DATASET RECORDS:
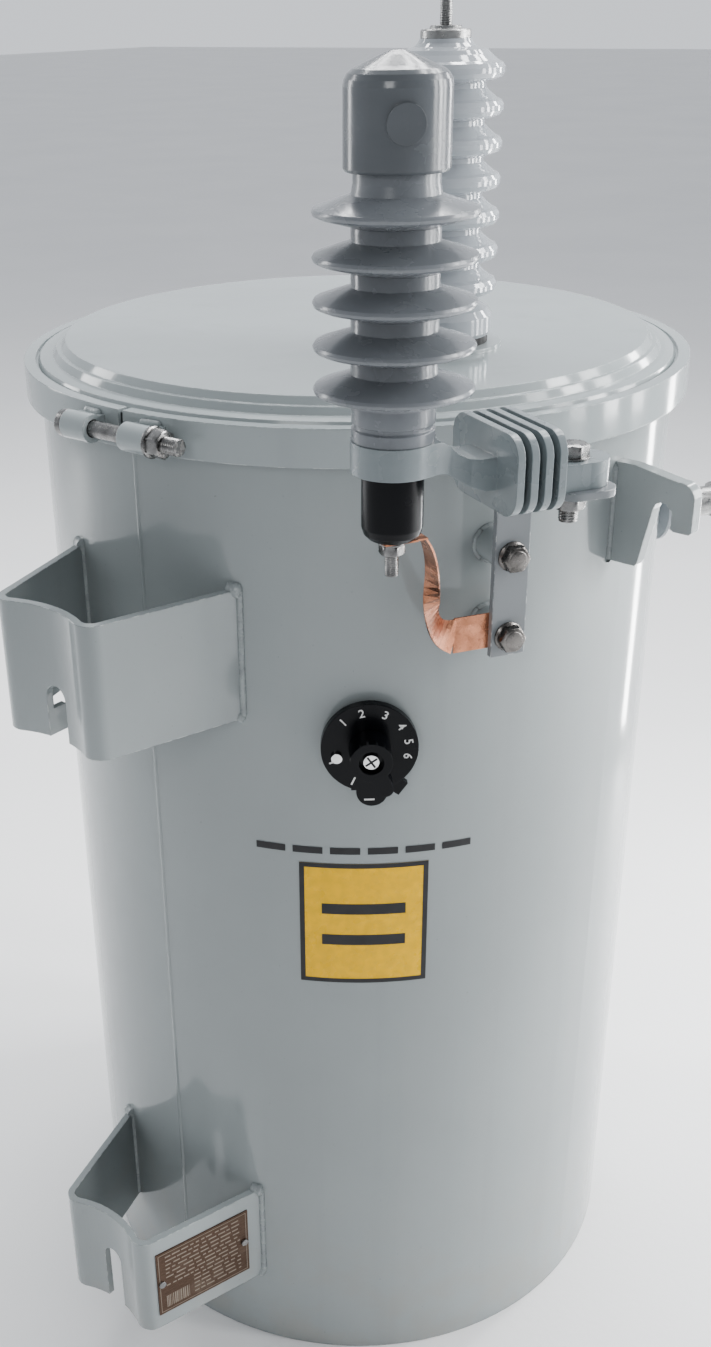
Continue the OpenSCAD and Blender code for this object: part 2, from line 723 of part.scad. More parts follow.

* * *

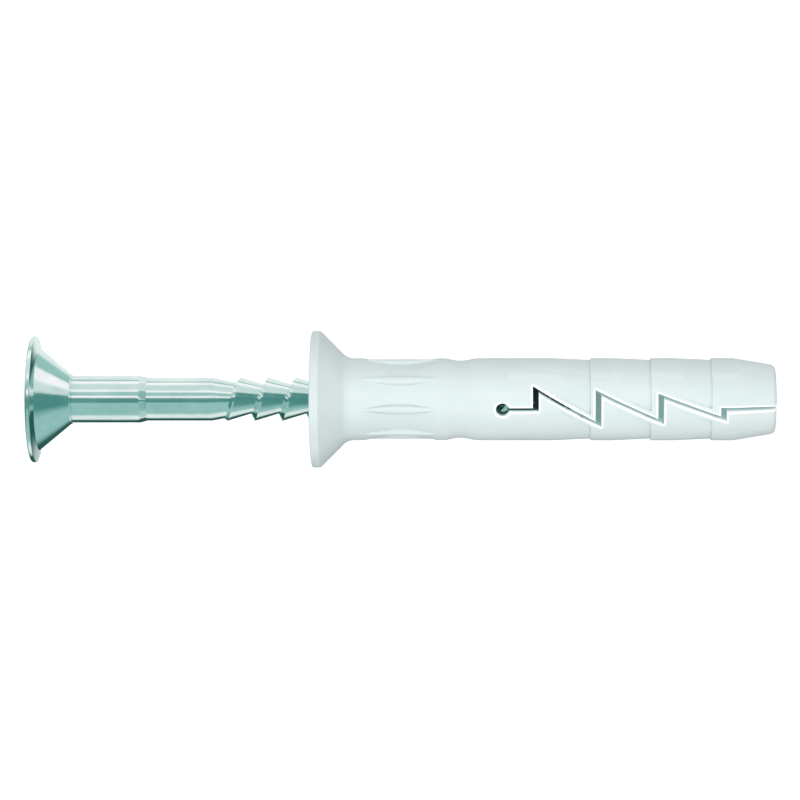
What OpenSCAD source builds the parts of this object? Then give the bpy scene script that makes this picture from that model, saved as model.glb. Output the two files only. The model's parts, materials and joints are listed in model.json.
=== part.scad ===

---

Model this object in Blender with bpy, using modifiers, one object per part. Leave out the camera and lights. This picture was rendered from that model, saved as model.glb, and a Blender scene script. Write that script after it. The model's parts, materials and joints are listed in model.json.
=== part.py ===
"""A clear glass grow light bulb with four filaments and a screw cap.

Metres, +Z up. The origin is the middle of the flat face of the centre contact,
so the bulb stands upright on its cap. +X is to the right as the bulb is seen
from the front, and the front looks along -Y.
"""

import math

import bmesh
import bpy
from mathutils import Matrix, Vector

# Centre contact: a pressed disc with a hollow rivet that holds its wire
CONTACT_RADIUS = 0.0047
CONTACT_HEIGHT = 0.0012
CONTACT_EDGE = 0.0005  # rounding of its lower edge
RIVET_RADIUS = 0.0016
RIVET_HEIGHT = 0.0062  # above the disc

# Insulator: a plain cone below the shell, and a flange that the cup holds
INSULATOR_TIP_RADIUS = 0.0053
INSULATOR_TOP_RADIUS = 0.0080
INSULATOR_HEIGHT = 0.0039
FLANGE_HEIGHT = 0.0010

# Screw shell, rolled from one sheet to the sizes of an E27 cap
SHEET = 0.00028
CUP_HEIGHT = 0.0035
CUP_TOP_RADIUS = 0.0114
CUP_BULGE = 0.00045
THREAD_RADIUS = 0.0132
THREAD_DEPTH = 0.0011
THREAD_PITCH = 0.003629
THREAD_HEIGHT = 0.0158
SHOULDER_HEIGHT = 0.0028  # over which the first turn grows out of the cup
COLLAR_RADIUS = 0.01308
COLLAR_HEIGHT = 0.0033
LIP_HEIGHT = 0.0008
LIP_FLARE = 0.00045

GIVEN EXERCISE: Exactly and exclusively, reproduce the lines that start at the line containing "Model this object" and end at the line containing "a screw cap.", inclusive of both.

THE ANSWER:
Model this object in Blender with bpy, using modifiers, one object per part. Leave out the camera and lights. This picture was rendered from that model, saved as model.glb, and a Blender scene script. Write that script after it. The model's parts, materials and joints are listed in model.json.
=== part.py ===
"""A clear glass grow light bulb with four filaments and a screw cap.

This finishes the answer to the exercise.